The only safe patch of grass within cooee was a tiny pocket- handkerchief of a park, on the Stoney Stanton Road next to the Navigation Bridge. The grass was mostly worn off, and it boasted a few swings, a see-saw, a merry-go-round and a sandpit. It was here that my sister nearly severed her little toe on a concealed spade, necessitating a rapid return home, leaving a bloody trail to mark our passage!

Further away was Foleshill recreation ground, a useful sized area much frequented by us. Edgewick Junior School used this area, for playing field activities too. On one memorable day---memorable because I ended up with a very sore bottom, and no tea, we walked there to play! I was pushing little Roy in a pushchair. The others scampered off to the swings and roundabouts, and I was left to stand and watch. Eventually tiring of this I asked my sister to mind the pushchair so that I could have a swing. Imagine my horror, when having "worked" myself up I found myself heading for my small toddler brother! Because he had bawled my sister had let him out of the pushchair! Bang---that was Roy bowled over! Imagine my shock and fright! I was convinced that I had killed him. He was bleeding copiously from a cut under his chin so we all raced home as fast as we could go. I pushed past a neighbour who was intent on stopping our progress---and it was this that earned me my punishment! Luckily the wound wasn't as bad as it appeared once the blood was removed.

Mum was a country lover and did make time to take us on picnics, prewar, with me walking and Joyce in the pushchair. The distance was only a mile or two, but in those days fields were not too far away and there were also small rural pockets trapped within the suburbs.
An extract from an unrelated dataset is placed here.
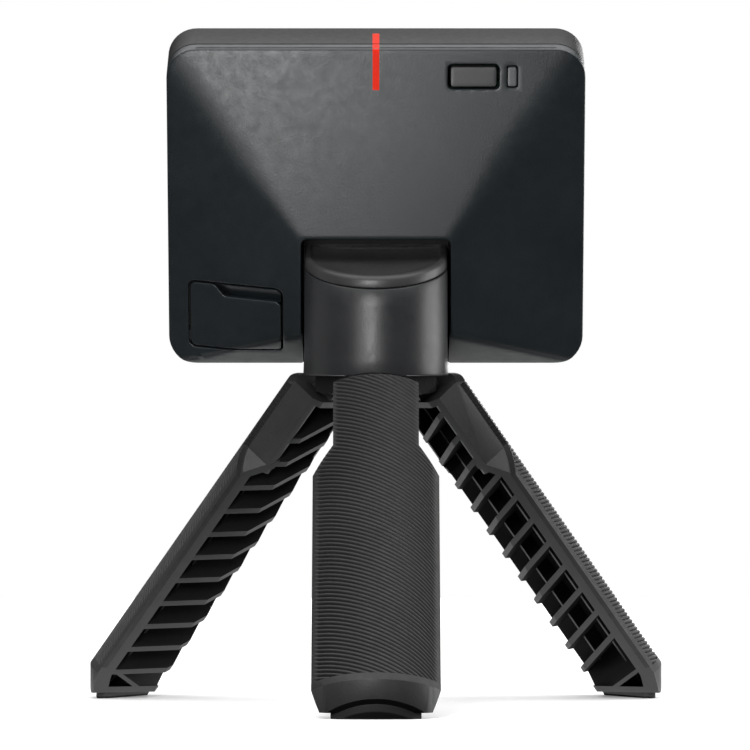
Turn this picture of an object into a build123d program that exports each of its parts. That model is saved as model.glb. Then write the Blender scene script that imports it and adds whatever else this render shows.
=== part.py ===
from build123d import *
import os
from math import cos, radians, sin, sqrt, tan

# Launch monitor: a small tilted radar unit that docks on a magnetic mount, which
# screws on a mini tripod whose three legs fold together into a round handle.
# Millimetres, +Z up, the unit's tilted back faces -Y. Z = 0 is the floor.

# ---------------------------------------------------------------- driving dimensions
AXIS_Y = 13.45             # Y of the tripod's upright axis
UNIT_TILT = 19.5           # degrees the unit leans back from upright
DOCK_Z = 83.65             # height of the unit's flat rear plateau on the axis

UNIT_WIDTH = 89.0
UNIT_HEIGHT = 70.5
UNIT_LOW_V = -14.8         # lower edge of the unit, along its own height
UNIT_CORNER = 6.2
PYRAMID_W = -9.0           # depth where the four sloping facets meet the side band
REAR_END_W = -12.8         # front end of the rear housing
FRONT_START_W = -13.2
COVER_STEP_W = -24.0
COVER_SEAT_W = -25.0
COVER_FACE_W = -26.0
SHELL_WALL = 1.7
POST_FRONT_W = -22.0       # front end of the frame's screw posts
SCREW_LENGTH = 11.5
SCREW_HEAD_RADIUS = 1.9
SCREW_HEAD_HEIGHT = 1.4
SCREW_PILOT_RADIUS = 1.0

PLATEAU_WIDTH = 32.4
PLATEAU_LOW_V = -5.3
PLATEAU_HIGH_V = 16.5
RECESS_HALF = 16.2
RECESS_DEPTH = 10.0
RECESS_WALL = 1.4

BUTTON_X = 20.7
BUTTON_V = 50.0
BUTTON_OPENING = (10.9, 5.2)
BUTTON_GAP = 0.45
BUTTON_TRAVEL = 0.5
LED_X = 28.9
LED_SLOT = (2.3, 4.6)
PIPE_LENGTH = 3.6
STRIPE_WIDTH = 1.4
STRIPE_LOW_V = 47.3
STRIPE_END_W = -20.6
STRIPE_DEPTH = 0.4

PORT_LEFT_X = -39.7
PORT_RIGHT_X = -20.3
PORT_LOW_V = -10.0
PORT_HIGH_V = 4.2
PORT_NOTCH_X = -33.7
PORT_NOTCH_DEPTH = 2.6
PORT_NOTCH_SLANT = 1.6
PORT_GAP = 0.4
PORT_SKIN = 1.5
PORT_CUT_DEPTH = 10.2
PORT_SCOOP_DEPTH = 0.8
PORT_PAD_X = (-35.5, -25.5)
PORT_PAD_V = (-5.4, -0.8)
USB_X = (-34.5, -26.5)
USB_V = (-4.6, -1.6)
USB_REAR_W = -8.8

BOARD_W = -13.0            # rear face of the main board
BOARD_THICKNESS = 1.0
SHIELD_X = (-37.0, -21.0)
SHIELD_V = (0.0, 18.0)
SHIELD_HEIGHT = 1.8
SHIELD_WALL = 0.2
BATTERY_X = (-16.0, 32.0)
BATTERY_V = (-8.0, 28.0)
BATTERY_FRONT_W = -19.6
BATTERY_PAD = 0.4          # thickness of the battery's foam pad
ANTENNA_X = 34.0           # half width of the antenna board
ANTENNA_V = (-4.0, 45.0)
PATCH_SIZE = (6.2, 5.0)
PATCH_SPACING = (11.0, 9.5)
PATCH_COUNT = (5, 4)
PATCH_THICKNESS = 0.1

NECK_RADIUS = 15.5
NECK_HALF = 15.25          # half width of the neck's straight sides in the recess
NECK_LOW_Z = 69.95
SKIRT_INNER_RADIUS = 13.3
SKIRT_STRAIGHT_Z = 72.0    # above this the skirt's inside narrows like a cone
SKIRT_TOP_RADIUS = 11.0
SKIRT_CEILING_Z = 78.65
DOCK_FACE_W = -9.7
SEAM_LOW_V = 9.45
SEAM_HIGH_V = 9.7
CAP_TOP_V = 12.0

HUB_RADIUS = 12.9
HUB_STRAIGHT_Z = 71.6
HUB_TOP_RADIUS = 10.6
HUB_LOW_Z = 70.35
HUB_TOP_Z = 78.15
STUD_RADIUS = 3.1
STUD_HEIGHT = 7.6
STUD_SHANK_RADIUS = 2.2    # the stud's end that is pressed into the hub
STUD_SHANK_LENGTH = 6.0
WASHER_BORE_RADIUS = 4.5
WASHER_THICKNESS = 0.4
INSERT_BORE_RADIUS = 3.18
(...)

One was the Black Pad, which was reached from Lockhurst Lane via a broad alley. Traversing this we saw machinery as we passed open factory doors and the ground trembled from the reverberating crash of the Drop Hammer. Then to cross the railway line by the lattice iron footbridge---and there was the green space as far a we could see.
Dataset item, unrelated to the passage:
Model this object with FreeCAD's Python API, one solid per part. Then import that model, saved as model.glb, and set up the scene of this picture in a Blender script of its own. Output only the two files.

Here we raced around, picked daisies, dandelions; and with the buttercups tested ourselves to see who liked butter! Sticky and hot we called at Grandma's on our way home clutching our rapidly wilting bouquets. Our picnic repast always included some of Mum's little fruit buns made from a Bero Flour recipe and homemade cordial.

A longer walk, in a different direction took us to the Miller's Brook, and as the back of Courthouse Green was still real country, this was a delightful experience. It was very popular with the locals. Like all children we loved fishing for tiddlers, collecting frogspawn and finding tasselly hazel catkins or furry pussy willow ones in season. This was the era when the Rag and Bone man came around the houses and in exchange for cast-off clothes (rags), we were given a goldfish. Poor things didn't last long if the household had nothing larger than a jam jar. The same fate awaited the tiddlers! Frog Spawn seemed hardier, and a few attained agility and release! Sadly our sylvan retreats are now lost forever, as the city expanded.

In the 40s we were old enough to take ourselves further afield and had delightful times in the Bluebell Woods or adventures on the red rocky outcrop of Corley Rocks. Magic times! Thinking about it all, it is remarkable that we were all so safe and no-one worried about us for hours. Traffic was less dense to be sure, but stranger-danger still had to be invented.

Joe, I do envy you your green haven in which your imagination could run riot. Still, having only the streets didn't hamper out imaginations or our games. I clearly remember running down Silverton Road one day, returning from the Saturday Children's session at the Carlton. It had been a Tarzan film and in my mind I was freely swinging from the trees on a length of liana! Amusing ---given that I never showed any gymnastic prowess and couldn't climb or stay on a rope, in gym a few years later! Infact I think that it was "monkeys" like me who led the way down from the trees and so advanced "man" along the road to civilisation. Not because of superior brainpower and reasoning, but simply because they couldn't manage to stay up there!